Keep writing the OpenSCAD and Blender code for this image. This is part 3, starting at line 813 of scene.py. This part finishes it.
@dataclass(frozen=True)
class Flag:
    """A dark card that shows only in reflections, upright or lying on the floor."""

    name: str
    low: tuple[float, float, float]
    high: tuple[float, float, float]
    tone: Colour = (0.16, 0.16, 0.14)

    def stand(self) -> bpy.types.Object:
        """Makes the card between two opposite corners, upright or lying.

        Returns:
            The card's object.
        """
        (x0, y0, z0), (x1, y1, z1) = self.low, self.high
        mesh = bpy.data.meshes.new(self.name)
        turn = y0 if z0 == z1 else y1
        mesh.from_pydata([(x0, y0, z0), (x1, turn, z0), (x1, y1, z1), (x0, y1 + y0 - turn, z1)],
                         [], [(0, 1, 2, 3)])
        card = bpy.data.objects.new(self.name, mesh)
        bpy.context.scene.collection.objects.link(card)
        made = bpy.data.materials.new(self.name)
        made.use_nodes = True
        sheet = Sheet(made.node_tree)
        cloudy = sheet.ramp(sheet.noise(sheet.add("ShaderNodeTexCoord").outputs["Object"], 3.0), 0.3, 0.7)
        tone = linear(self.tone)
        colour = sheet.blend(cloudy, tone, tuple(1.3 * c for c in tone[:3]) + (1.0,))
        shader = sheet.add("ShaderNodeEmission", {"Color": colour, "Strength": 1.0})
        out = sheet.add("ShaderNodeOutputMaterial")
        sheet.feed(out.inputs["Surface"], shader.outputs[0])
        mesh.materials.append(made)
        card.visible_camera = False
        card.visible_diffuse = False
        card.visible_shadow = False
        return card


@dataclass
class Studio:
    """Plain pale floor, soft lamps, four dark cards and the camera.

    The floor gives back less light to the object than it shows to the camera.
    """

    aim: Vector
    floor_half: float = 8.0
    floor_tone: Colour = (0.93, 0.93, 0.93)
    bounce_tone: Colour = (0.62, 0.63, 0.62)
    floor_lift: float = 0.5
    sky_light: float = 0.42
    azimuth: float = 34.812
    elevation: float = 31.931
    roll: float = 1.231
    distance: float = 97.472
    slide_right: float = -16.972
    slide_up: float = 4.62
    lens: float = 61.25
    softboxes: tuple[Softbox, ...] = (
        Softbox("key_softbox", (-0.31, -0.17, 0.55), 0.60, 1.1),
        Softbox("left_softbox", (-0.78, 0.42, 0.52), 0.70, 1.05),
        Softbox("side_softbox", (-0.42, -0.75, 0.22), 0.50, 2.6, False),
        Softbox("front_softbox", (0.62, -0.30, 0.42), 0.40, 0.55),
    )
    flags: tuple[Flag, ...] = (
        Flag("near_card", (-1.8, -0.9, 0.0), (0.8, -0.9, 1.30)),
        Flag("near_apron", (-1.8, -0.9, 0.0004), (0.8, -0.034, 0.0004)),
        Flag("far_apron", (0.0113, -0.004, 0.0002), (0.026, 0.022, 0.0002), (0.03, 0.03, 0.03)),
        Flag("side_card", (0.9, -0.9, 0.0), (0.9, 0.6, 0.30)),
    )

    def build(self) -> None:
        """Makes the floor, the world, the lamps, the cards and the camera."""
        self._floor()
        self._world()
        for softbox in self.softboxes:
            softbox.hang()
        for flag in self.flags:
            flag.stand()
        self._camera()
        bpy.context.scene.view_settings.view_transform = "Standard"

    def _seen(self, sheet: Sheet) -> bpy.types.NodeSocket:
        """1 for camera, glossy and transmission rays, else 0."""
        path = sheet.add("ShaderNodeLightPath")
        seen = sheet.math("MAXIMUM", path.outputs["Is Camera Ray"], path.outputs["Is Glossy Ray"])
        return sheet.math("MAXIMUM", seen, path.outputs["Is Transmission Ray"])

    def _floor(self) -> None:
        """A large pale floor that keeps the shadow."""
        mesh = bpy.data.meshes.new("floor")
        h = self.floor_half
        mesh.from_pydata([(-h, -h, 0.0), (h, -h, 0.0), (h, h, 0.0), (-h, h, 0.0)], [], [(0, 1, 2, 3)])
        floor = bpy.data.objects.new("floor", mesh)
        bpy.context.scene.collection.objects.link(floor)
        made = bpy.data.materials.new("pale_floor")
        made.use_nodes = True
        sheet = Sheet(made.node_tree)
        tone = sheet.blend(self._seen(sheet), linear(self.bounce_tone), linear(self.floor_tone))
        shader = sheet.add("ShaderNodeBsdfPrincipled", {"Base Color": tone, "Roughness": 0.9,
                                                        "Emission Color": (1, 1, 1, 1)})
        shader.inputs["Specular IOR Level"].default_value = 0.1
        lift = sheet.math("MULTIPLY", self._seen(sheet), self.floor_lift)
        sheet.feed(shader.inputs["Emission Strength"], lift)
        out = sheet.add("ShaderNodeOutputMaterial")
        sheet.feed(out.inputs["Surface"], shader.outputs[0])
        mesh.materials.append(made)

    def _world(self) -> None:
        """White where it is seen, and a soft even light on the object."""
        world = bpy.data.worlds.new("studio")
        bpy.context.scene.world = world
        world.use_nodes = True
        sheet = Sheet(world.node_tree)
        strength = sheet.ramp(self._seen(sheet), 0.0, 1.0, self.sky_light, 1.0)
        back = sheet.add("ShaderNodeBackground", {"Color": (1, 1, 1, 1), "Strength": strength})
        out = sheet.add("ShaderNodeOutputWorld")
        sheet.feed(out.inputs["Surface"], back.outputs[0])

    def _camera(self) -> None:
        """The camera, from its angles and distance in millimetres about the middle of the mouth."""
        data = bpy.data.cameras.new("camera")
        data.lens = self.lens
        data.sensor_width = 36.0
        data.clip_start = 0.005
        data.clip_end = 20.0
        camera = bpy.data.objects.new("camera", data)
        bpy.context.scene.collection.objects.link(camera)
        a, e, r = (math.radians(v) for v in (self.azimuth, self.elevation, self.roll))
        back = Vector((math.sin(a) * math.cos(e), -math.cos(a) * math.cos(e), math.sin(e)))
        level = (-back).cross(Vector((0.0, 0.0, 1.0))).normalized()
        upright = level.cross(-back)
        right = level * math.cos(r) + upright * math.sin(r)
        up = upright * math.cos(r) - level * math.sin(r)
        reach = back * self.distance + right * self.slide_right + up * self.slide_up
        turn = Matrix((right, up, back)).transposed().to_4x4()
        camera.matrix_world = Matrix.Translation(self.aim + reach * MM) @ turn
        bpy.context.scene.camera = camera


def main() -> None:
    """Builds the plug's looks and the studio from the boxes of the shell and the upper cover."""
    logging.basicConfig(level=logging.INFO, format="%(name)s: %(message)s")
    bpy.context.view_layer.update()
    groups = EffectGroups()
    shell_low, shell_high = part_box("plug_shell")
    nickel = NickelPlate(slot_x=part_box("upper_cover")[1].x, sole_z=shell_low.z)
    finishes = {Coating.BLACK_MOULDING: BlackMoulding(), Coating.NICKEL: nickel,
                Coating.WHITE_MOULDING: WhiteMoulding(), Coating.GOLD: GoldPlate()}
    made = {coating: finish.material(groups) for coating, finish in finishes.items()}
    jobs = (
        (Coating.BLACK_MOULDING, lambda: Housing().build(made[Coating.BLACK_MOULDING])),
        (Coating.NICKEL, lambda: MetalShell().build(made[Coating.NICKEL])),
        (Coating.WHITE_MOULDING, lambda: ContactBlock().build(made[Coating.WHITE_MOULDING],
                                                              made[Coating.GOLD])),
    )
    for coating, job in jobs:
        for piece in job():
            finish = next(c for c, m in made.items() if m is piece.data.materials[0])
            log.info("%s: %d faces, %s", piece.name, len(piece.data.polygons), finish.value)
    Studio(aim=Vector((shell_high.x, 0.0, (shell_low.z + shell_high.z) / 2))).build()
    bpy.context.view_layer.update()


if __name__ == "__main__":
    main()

————————

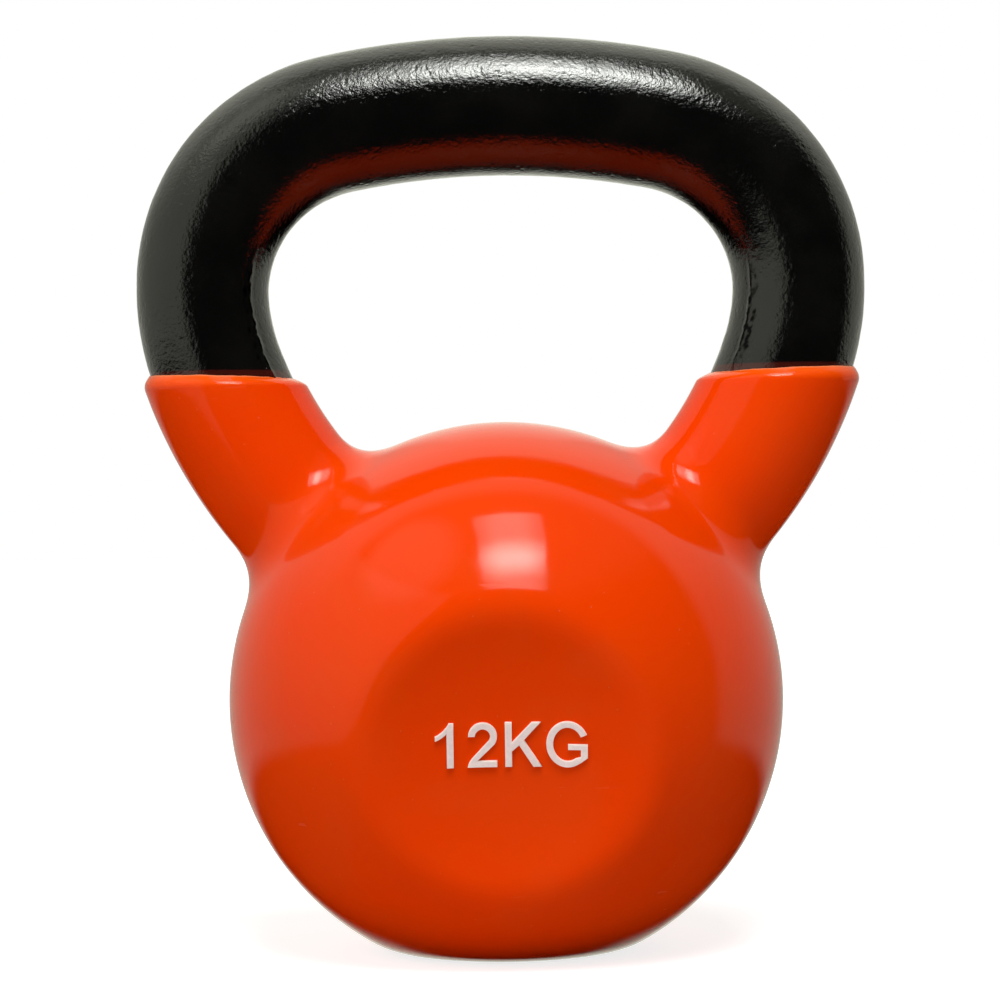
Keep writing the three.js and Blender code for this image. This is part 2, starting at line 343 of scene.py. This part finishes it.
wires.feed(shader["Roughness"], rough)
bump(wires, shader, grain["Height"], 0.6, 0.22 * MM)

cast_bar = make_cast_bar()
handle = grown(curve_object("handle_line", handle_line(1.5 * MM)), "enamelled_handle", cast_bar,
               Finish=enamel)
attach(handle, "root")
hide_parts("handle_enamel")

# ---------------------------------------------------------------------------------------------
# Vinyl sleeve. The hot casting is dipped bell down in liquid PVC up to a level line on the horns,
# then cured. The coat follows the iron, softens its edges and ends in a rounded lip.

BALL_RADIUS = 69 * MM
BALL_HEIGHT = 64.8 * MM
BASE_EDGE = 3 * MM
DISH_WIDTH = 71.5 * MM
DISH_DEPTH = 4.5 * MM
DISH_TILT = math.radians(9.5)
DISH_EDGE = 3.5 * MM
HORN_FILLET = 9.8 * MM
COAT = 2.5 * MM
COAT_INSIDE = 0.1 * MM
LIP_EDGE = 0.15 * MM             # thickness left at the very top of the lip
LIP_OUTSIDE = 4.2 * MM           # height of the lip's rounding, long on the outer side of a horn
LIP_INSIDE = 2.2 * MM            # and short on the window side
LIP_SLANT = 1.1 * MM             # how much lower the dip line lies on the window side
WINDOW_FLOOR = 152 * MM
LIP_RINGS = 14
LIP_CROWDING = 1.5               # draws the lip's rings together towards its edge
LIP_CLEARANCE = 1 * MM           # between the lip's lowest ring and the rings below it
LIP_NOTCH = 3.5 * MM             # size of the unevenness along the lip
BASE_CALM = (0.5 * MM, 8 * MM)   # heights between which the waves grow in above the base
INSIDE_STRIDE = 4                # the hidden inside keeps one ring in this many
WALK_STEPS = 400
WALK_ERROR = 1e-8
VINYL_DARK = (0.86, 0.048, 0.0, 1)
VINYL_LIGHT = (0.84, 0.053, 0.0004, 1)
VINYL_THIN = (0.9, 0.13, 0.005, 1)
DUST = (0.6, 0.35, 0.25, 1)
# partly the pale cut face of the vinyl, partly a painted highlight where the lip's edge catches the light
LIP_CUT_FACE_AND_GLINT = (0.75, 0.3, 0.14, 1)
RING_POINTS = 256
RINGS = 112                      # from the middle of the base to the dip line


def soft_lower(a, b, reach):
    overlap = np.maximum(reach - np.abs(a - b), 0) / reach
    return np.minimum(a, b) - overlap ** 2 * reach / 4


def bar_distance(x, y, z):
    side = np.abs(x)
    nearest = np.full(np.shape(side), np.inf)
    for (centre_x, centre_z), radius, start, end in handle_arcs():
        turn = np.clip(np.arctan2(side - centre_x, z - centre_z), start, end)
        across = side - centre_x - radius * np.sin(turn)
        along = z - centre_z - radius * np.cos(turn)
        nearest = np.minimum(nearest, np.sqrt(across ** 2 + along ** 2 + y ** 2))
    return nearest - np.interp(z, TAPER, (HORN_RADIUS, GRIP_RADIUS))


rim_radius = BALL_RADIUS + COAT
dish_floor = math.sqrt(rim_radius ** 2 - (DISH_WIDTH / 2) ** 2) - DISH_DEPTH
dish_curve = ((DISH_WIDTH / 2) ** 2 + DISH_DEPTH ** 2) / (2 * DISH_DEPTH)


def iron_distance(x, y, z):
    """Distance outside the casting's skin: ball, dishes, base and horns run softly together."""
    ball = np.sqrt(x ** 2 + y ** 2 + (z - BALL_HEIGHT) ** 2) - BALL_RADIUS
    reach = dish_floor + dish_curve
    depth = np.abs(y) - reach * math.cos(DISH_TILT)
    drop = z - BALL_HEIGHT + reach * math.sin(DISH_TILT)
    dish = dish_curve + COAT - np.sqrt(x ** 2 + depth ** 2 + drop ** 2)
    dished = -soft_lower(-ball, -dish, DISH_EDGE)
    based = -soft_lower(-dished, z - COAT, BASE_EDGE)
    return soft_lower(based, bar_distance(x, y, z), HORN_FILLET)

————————

* [INSTRUCTIONS FOR THE TASK]
Exactly the lines from the line that has "Keep writing the three.js" through the line that has "# then cured." are to be repeated, both included, with nothing added.

* [SOLUTION FOR THIS PROBLEM]
Keep writing the three.js and Blender code for this image. This is part 2, starting at line 343 of scene.py. This part finishes it.
wires.feed(shader["Roughness"], rough)
bump(wires, shader, grain["Height"], 0.6, 0.22 * MM)

cast_bar = make_cast_bar()
handle = grown(curve_object("handle_line", handle_line(1.5 * MM)), "enamelled_handle", cast_bar,
               Finish=enamel)
attach(handle, "root")
hide_parts("handle_enamel")

# ---------------------------------------------------------------------------------------------
# Vinyl sleeve. The hot casting is dipped bell down in liquid PVC up to a level line on the horns,
# then cured. The coat follows the iron, softens its edges and ends in a rounded lip.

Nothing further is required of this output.